DATASET EXTRACT:
——
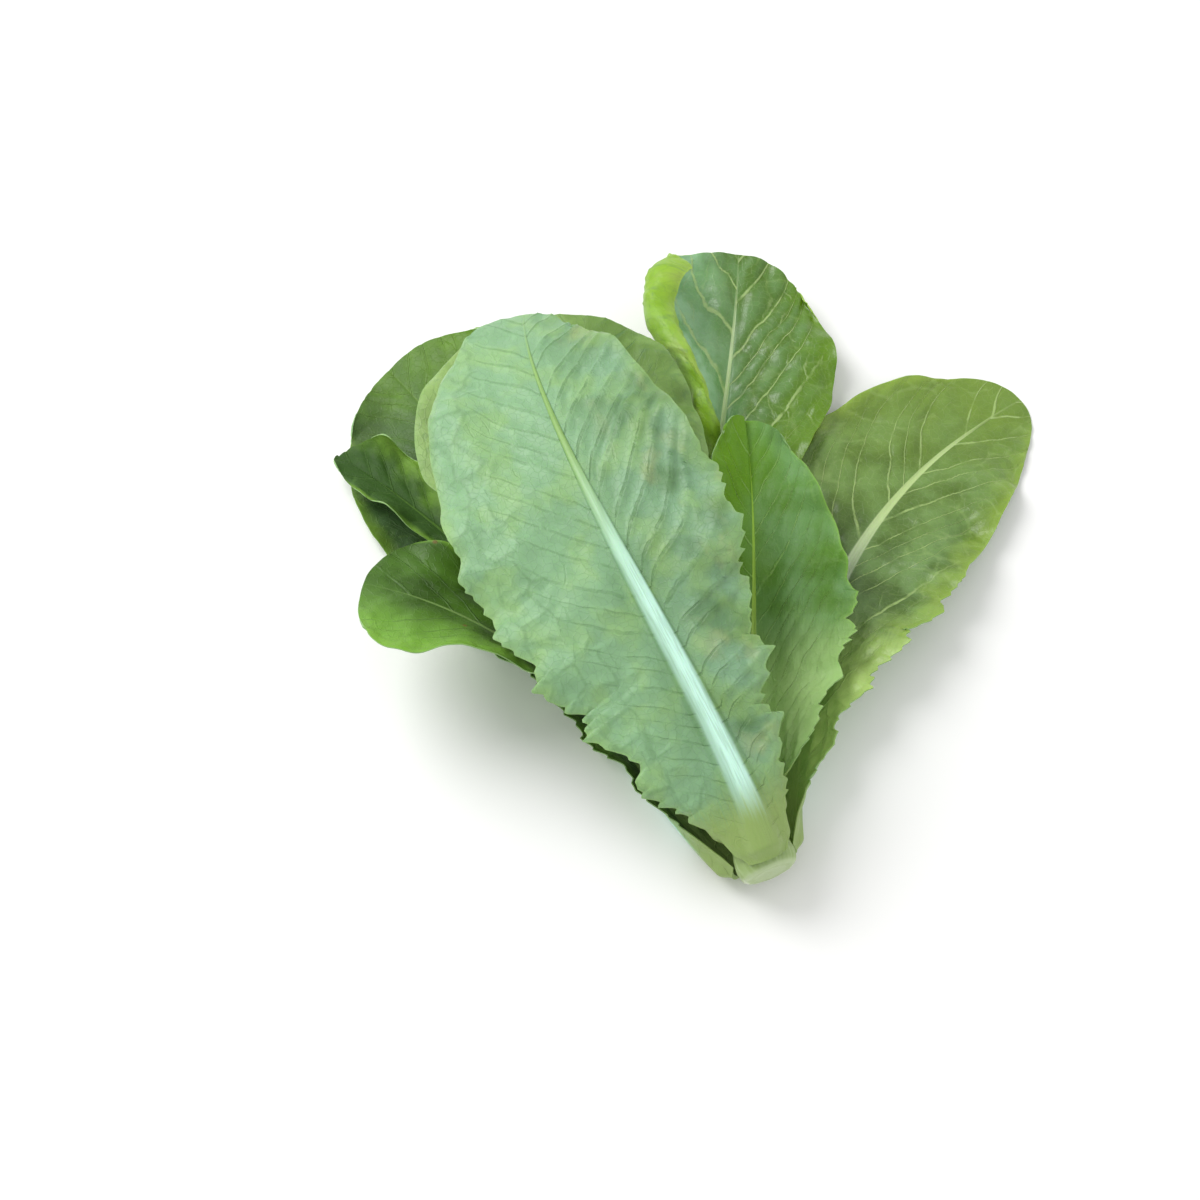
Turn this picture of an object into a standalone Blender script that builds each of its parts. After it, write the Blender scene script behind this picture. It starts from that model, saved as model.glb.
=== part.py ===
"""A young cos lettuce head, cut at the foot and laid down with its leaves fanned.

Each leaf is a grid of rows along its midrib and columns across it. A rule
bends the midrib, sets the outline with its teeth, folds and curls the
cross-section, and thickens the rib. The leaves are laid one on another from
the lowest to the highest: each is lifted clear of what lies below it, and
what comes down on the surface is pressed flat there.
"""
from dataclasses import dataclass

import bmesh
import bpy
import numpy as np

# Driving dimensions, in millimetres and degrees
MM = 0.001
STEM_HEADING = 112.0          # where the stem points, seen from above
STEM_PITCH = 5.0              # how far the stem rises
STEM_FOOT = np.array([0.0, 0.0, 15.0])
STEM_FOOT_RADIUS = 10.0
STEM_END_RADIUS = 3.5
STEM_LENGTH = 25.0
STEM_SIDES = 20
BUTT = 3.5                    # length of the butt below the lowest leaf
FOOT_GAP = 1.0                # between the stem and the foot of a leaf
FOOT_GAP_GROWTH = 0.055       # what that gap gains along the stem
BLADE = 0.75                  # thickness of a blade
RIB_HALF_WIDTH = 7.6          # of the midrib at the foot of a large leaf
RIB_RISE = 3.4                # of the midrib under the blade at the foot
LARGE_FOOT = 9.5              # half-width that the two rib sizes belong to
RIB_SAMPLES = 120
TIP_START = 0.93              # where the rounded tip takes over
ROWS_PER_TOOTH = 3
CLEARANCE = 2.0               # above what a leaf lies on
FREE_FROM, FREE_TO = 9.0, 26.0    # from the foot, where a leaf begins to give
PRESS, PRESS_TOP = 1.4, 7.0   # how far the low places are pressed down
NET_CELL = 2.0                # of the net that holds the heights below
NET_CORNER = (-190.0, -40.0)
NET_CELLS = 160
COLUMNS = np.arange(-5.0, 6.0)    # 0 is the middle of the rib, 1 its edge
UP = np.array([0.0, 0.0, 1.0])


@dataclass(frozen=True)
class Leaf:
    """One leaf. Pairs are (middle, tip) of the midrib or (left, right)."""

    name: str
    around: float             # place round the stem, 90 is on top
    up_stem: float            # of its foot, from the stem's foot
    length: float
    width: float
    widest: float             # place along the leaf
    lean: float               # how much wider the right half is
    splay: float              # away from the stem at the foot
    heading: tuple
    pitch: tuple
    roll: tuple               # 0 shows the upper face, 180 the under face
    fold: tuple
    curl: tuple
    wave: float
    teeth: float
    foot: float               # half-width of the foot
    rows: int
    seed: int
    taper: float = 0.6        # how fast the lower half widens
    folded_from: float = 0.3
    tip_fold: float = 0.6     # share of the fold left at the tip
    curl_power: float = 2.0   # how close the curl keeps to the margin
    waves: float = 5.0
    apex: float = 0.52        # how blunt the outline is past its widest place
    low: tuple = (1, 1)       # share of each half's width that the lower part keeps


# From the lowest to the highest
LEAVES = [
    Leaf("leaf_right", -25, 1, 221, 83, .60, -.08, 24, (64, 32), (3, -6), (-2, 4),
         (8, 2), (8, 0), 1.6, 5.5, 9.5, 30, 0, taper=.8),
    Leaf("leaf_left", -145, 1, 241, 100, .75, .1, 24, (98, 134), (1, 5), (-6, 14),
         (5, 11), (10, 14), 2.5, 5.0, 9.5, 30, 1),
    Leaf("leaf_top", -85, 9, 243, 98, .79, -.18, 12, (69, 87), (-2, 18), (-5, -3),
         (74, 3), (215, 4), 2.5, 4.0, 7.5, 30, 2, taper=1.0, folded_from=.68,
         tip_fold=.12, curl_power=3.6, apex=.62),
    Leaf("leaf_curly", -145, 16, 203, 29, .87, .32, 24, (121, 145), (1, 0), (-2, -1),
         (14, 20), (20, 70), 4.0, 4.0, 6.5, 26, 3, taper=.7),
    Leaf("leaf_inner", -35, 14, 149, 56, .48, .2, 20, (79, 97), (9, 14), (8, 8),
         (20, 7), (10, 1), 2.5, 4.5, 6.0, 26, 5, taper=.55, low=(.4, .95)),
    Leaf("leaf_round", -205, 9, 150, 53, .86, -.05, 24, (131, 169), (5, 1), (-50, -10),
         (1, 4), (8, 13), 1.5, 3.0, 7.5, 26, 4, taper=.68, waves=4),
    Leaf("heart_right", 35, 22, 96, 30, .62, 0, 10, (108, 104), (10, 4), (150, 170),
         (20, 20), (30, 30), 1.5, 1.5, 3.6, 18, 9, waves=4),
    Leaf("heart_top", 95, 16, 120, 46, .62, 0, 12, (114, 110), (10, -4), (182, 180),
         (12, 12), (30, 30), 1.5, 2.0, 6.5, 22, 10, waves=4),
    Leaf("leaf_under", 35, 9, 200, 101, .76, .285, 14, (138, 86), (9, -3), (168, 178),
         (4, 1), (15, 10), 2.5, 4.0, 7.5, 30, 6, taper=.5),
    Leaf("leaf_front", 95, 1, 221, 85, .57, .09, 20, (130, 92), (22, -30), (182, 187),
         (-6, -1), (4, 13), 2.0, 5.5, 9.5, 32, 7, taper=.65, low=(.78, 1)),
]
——
STATED GOAL: Look at the material above and copy, word for word, its lines from the first through the one containing "import numpy as np".

REPLY:
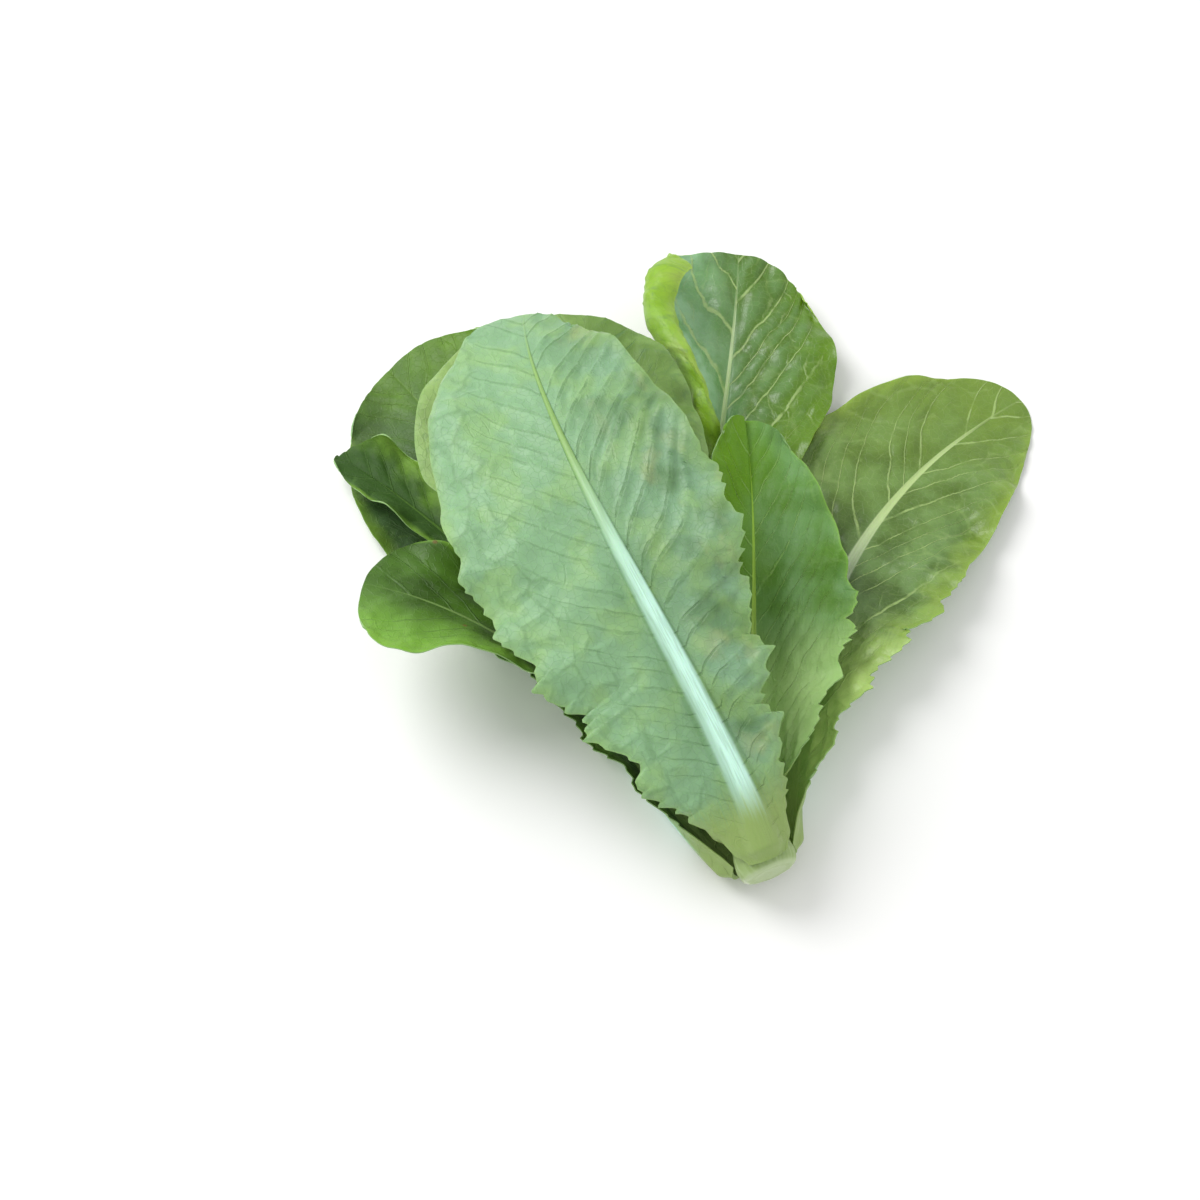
Turn this picture of an object into a standalone Blender script that builds each of its parts. After it, write the Blender scene script behind this picture. It starts from that model, saved as model.glb.
=== part.py ===
"""A young cos lettuce head, cut at the foot and laid down with its leaves fanned.

Each leaf is a grid of rows along its midrib and columns across it. A rule
bends the midrib, sets the outline with its teeth, folds and curls the
cross-section, and thickens the rib. The leaves are laid one on another from
the lowest to the highest: each is lifted clear of what lies below it, and
what comes down on the surface is pressed flat there.
"""
from dataclasses import dataclass

import bmesh
import bpy
import numpy as np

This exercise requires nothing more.